NYT carries a revolting story entitled, “ Lives: When One Is Enough” [RSS]. It is bylined By AMY RICHARDS as told to AMY BARRETT. Given that it’s the Times, it could well be made up. In this case, I hope so:
I found out I was having triplets when I went to my obstetrician. The doctor had just finished telling me I was going to have a low-risk pregnancy. She turned on the sonogram machine. There was a long pause, then she said, ”Are you sure you didn’t take fertility drugs?” I said, ”I’m positive.” Peter and I were very shocked when she said there were three. ”You know, this changes everything,” she said. ”You’ll have to see a specialist.”
My immediate response was, I cannot have triplets. I was not married; I lived in a five-story walk-up in the East Village; I worked freelance; and I would have to go on bed rest in March. I lecture at colleges, and my biggest months are March and April. I would have to give up my main income for the rest of the year. There was a part of me that was sure I could work around that. But it was a matter of, Do I want to?
I looked at Peter and asked the doctor: ”Is it possible to get rid of one of them? Or two of them?” The obstetrician wasn’t an expert in selective reduction, but she knew that with a shot of potassium chloride you could eliminate one or more.
From a sheer utilitarian point of view, I suppose we should be grateful that at least one of the children was allowed to live. After all, she was perfectly within her Supreme Court-granted rights to kill all three. Still, it seems more monstrous this way.
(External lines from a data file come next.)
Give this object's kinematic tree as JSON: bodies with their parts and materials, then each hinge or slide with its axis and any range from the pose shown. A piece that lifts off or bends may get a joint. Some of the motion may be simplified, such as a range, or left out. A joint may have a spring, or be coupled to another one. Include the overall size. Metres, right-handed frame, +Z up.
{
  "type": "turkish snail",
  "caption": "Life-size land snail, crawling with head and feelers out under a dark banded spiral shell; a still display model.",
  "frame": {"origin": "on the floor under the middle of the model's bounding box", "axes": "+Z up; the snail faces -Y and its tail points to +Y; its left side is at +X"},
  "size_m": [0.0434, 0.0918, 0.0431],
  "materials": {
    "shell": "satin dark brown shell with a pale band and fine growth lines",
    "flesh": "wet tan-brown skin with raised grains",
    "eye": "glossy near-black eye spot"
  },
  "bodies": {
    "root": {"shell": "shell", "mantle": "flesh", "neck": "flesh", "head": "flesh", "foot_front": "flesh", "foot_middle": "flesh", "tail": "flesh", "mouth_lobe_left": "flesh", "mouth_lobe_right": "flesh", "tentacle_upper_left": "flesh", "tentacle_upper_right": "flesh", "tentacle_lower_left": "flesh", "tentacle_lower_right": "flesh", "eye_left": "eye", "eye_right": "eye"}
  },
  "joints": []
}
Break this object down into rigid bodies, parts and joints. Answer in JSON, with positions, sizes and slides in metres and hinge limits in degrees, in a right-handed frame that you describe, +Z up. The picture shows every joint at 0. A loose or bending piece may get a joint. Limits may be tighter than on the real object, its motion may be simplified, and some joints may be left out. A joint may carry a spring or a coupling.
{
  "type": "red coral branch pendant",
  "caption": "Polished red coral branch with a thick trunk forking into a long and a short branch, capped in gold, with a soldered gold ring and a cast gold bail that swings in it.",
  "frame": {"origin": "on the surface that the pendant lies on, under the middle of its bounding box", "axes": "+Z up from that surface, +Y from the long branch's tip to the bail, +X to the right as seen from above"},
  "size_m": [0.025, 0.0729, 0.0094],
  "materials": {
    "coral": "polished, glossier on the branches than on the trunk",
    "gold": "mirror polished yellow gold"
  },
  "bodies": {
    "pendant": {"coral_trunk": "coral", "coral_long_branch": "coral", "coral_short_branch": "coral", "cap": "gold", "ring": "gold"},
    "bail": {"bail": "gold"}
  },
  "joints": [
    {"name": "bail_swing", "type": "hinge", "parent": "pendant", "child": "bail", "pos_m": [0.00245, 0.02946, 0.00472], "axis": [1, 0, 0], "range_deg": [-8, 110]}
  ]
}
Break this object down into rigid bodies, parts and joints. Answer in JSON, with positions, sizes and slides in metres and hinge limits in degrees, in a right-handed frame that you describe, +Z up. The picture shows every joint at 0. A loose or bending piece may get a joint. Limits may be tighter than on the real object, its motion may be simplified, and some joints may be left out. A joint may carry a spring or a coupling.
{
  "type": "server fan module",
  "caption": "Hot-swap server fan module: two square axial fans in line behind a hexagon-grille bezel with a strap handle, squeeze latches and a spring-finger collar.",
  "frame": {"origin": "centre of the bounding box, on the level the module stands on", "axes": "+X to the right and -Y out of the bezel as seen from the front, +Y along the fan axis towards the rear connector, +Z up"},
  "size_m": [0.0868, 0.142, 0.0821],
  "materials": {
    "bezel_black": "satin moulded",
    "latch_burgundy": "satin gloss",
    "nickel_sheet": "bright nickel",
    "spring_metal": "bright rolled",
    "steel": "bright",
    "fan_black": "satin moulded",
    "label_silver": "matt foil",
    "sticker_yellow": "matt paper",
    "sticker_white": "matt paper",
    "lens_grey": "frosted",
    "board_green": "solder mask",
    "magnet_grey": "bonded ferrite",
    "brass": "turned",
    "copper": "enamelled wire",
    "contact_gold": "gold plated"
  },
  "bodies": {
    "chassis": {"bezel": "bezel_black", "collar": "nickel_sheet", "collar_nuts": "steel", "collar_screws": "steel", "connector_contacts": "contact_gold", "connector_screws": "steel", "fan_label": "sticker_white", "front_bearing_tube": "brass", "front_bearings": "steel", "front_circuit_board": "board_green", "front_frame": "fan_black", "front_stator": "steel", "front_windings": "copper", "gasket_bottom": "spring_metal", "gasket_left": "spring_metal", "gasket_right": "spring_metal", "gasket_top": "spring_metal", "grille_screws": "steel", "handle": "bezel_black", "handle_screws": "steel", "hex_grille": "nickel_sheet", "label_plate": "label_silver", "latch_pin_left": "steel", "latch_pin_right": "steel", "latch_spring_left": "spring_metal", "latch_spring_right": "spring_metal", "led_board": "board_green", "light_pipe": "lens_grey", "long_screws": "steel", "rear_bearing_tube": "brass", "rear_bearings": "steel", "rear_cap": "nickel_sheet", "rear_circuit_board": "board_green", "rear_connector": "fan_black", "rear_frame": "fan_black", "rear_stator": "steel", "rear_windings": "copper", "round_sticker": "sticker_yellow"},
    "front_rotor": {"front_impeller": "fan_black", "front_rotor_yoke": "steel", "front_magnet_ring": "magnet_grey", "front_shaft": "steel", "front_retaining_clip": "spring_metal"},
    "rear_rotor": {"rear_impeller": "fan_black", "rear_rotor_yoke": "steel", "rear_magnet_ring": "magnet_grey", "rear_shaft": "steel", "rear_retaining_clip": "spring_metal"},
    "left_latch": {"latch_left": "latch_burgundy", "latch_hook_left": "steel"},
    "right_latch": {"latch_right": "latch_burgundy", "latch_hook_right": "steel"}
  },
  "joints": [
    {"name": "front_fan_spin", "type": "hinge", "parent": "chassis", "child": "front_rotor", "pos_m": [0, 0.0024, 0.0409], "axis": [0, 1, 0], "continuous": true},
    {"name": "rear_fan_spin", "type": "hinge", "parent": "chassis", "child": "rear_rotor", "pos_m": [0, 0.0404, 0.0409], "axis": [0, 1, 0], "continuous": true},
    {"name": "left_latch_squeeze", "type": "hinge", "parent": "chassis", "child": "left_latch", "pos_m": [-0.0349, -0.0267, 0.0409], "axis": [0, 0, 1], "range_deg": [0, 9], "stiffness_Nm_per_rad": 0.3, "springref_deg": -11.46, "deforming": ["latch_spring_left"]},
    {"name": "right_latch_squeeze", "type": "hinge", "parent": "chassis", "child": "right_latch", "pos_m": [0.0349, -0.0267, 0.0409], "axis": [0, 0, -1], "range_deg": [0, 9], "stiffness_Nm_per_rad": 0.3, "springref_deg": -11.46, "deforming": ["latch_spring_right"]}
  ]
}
Steven Taylor finds it particularly sad for very personal reasons, Michelle Malkin finds it “terrifying,” and Spoons sees a modern day Mengele.
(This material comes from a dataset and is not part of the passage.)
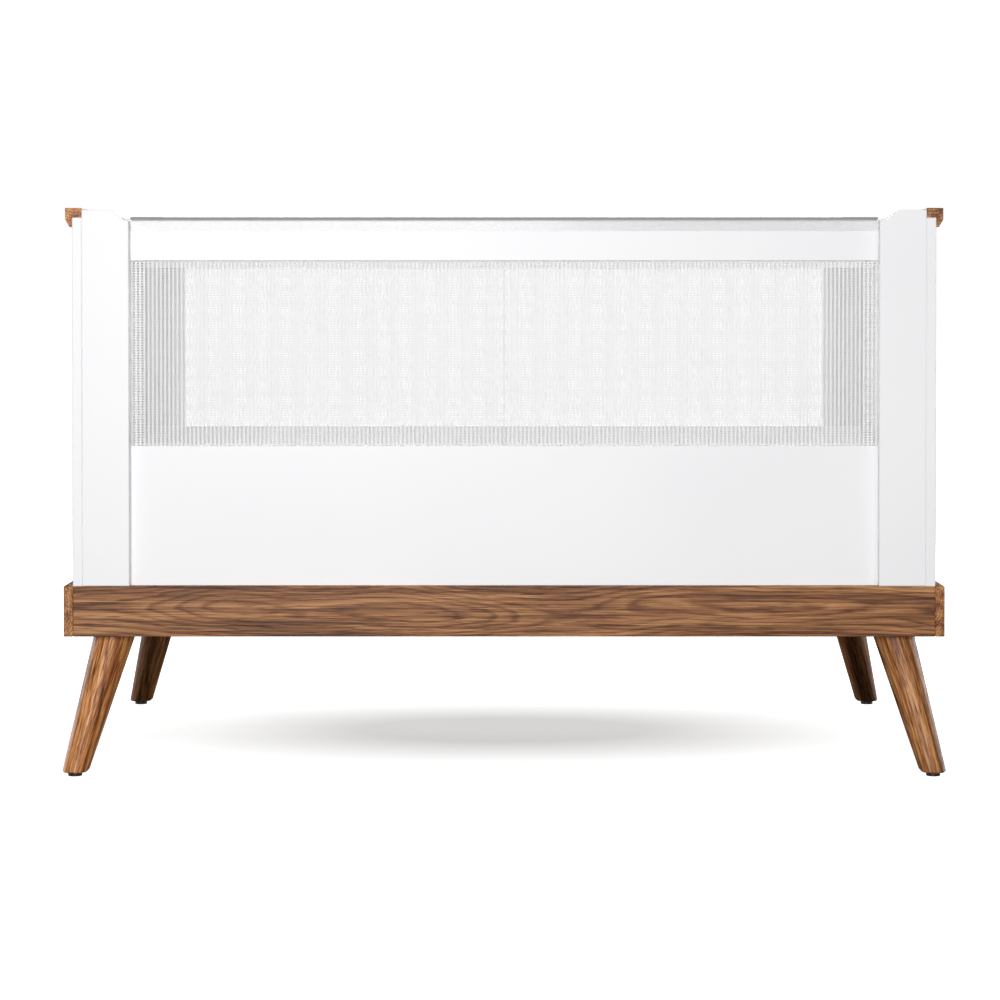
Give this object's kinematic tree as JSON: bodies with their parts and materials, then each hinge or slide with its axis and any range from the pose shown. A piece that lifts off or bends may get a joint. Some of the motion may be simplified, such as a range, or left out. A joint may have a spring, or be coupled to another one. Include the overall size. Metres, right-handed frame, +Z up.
{
  "type": "baby crib",
  "caption": "Baby crib with solid white ends, woven mesh sides, an oak-coloured base ring, splayed round legs and a mattress support that sets to three heights.",
  "frame": {"origin": "on the floor, under the middle of the crib", "axes": "+X along the length to the right, +Y from the front to the rear, +Z up"},
  "size_m": [1.396, 0.8, 0.896],
  "materials": {
    "white_lacquer": "white satin lacquer on board",
    "oak": "oiled, brown, open grain",
    "mesh_fabric": "white woven mesh with oval holes",
    "guard_plastic": "clear, smooth",
    "strip_plastic": "white, satin",
    "glide_plastic": "black, fine grain",
    "cap_plastic": "white, satin",
    "steel": "zinc plated",
    "pine": "bare, planed",
    "mattress_fabric": "off-white quilted cotton"
  },
  "bodies": {
    "crib_frame": {"end_panel_left": "white_lacquer", "end_panel_right": "white_lacquer", "end_cap_left": "oak", "end_cap_right": "oak", "corner_post_front_left": "white_lacquer", "corner_post_front_right": "white_lacquer", "corner_post_rear_left": "white_lacquer", "corner_post_rear_right": "white_lacquer", "top_rail_front": "white_lacquer", "top_rail_rear": "white_lacquer", "teething_guard_front": "guard_plastic", "teething_guard_rear": "guard_plastic", "lower_panel_front": "white_lacquer", "lower_panel_rear": "white_lacquer", "mesh_front": "mesh_fabric", "mesh_rear": "mesh_fabric", "mesh_strip_upper_front": "strip_plastic", "mesh_strip_upper_rear": "strip_plastic", "mesh_strip_lower_front": "strip_plastic", "mesh_strip_lower_rear": "strip_plastic", "base_apron_front": "oak", "base_apron_rear": "oak", "base_apron_left": "oak", "base_apron_right": "oak", "leg_block_front_left": "pine", "leg_block_front_right": "pine", "leg_block_rear_left": "pine", "leg_block_rear_right": "pine", "leg_front_left": "oak", "leg_front_right": "oak", "leg_rear_left": "oak", "leg_rear_right": "oak", "glide_front_left": "glide_plastic", "glide_front_right": "glide_plastic", "glide_rear_left": "glide_plastic", "glide_rear_right": "glide_plastic", "hanger_bolts": "steel", "panel_bolts": "steel", "barrel_nuts": "steel", "bolt_caps": "cap_plastic", "dowels": "pine", "post_screws": "steel", "apron_screws": "steel", "support_pins": "steel"},
    "mattress_base": {"slat_screws": "steel", "support_rail_front": "pine", "support_rail_rear": "pine", "support_rail_left": "pine", "support_rail_right": "pine", "slat_01": "pine", "slat_02": "pine", "slat_03": "pine", "slat_04": "pine", "slat_05": "pine", "slat_06": "pine", "slat_07": "pine", "slat_08": "pine", "slat_09": "pine", "slat_10": "pine", "mattress": "mattress_fabric"}
  },
  "joints": [
    {"name": "base_lift", "type": "slide", "parent": "crib_frame", "child": "mattress_base", "axis": [0, 0, 1], "range_m": [0, 0.22]}
  ]
}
I don’t disagree. Still, this wouldn’t even make the news if Richards had killed several babies one at a time. That, after all, happens with some frequency.
Update: Bryan S. also has a personal angle to the story, Ian is going to be ill, Michele Catalano pities the woman, and Allah discovers that Amy Richards is a moderately famous person and that the story is most probably not a hoax.